[PATCH v5 6/6] soc: renesas: Add L2 cache management for RZ/Five SoC

Arnd Bergmann arnd at arndb.de
Fri Dec 16 12:04:20 PST 2022


On Fri, Dec 16, 2022, at 17:32, Palmer Dabbelt wrote:
> On Thu, 15 Dec 2022 23:02:58 PST (-0800), Christoph Hellwig wrote:
>> On Thu, Dec 15, 2022 at 01:40:30PM -0800, Palmer Dabbelt wrote:
>>> Given that we already moved the SiFive one out it seems sane to just start
>>> with the rest in drivers/soc/$VENDOR.  Looks like it was Christoph's idea to
>>> do the move, so I'm adding him in case he's got an opinion (and also the SOC
>>> alias, as that seems generally relevant).
>>
>> Well, it isn't an integral architecture feature, so it doesn't really
>> beloing into arch.  Even the irqchip and timer drivers that are more
>> less architectural are in drivers/ as they aren't really core
>> architecture code.
>
> That makes sense to me, it just looks like the SiFive ccache is the only 
> one that's in drivers/soc/$VENDOR, the rest are in arch.  It looks like 
> mostly older ports that have vendor-specific cache files in arch (ie, 
> arm has it but arm64 doesn't).  Maybe that's just because the newer 
> architectures sorted out standard ISA interfaces for these and thus 
> don't need the vendor-specific bits?  I think we're likely to end up 
> with quite a few of these vendor-specific cache management schemes on 
> RISC-V.
>
> I'm always happy to keep stuff out of arch/riscv, though.  So maybe we 
> just buck the trend here and stick to drivers/soc/$VENDOR like we did 
> for the first one?

I don't particularly like drivers/soc/ to become more of a dumping
ground for random drivers.

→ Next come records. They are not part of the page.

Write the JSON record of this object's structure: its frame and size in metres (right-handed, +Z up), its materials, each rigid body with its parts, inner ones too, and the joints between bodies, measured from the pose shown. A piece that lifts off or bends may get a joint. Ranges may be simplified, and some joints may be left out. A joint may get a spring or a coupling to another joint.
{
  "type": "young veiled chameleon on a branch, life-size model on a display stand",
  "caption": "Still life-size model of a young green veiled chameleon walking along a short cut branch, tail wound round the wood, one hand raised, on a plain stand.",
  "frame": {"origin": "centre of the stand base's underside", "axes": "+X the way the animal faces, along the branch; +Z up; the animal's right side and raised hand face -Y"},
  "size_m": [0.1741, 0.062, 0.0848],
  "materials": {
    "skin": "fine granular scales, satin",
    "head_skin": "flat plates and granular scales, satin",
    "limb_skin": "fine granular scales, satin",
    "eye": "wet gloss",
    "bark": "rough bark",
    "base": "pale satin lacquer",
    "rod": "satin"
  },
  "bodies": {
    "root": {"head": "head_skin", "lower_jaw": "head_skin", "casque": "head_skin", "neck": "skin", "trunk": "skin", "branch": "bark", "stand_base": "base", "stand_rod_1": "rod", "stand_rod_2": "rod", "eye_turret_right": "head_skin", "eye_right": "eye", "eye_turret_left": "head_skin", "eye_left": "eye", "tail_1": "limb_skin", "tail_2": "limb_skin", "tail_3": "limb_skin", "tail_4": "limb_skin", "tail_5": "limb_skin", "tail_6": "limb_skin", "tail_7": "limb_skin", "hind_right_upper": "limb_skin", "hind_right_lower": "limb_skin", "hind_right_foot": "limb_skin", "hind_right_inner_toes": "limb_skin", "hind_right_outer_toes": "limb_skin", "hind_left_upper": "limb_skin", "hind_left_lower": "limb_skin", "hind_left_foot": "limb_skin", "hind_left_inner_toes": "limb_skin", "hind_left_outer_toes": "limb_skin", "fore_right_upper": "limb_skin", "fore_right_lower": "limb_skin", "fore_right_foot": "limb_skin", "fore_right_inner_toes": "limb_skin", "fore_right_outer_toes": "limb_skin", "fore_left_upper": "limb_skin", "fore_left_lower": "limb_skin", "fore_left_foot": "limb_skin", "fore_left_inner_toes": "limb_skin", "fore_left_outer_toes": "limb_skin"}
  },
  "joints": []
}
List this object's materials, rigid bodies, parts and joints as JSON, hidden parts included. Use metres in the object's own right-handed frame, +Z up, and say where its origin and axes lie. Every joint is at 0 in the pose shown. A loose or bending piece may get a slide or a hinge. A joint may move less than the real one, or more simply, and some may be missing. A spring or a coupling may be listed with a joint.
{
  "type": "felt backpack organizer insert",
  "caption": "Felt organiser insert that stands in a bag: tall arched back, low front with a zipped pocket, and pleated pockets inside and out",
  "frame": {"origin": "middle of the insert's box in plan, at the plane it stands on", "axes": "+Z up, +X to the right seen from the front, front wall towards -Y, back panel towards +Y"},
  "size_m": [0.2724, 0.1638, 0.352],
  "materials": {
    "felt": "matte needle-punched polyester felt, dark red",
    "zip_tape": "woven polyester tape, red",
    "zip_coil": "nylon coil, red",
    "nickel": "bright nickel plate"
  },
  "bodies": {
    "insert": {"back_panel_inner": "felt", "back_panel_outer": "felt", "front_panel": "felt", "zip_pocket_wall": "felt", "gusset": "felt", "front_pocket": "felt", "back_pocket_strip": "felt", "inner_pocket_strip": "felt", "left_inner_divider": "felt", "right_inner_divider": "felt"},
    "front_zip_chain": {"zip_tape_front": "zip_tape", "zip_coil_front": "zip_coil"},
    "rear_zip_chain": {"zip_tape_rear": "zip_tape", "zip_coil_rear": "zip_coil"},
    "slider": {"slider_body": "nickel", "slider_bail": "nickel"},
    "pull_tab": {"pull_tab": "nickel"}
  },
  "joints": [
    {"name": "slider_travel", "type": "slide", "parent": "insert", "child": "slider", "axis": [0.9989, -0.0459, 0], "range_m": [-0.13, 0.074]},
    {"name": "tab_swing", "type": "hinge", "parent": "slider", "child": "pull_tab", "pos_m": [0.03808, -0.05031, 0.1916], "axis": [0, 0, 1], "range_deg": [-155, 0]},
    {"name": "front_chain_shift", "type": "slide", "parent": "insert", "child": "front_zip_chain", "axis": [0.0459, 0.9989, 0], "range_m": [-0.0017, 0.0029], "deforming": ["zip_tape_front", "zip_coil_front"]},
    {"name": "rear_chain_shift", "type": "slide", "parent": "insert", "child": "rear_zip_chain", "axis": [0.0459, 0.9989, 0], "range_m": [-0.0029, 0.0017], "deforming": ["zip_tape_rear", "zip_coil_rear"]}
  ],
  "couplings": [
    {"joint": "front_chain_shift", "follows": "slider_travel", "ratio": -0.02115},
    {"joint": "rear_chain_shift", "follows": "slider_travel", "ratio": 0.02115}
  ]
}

If there are several SoCs that have the
same requirement to do a particular thing, the logical step would
be to put them into a proper subsystem, with a well-defined interface
to dma-mapping and virtualization frameworks.

The other things we have in drivers/soc/ are usually either
soc_device drivers for identifying the system, or they export
interfaces used by soc specific drivers.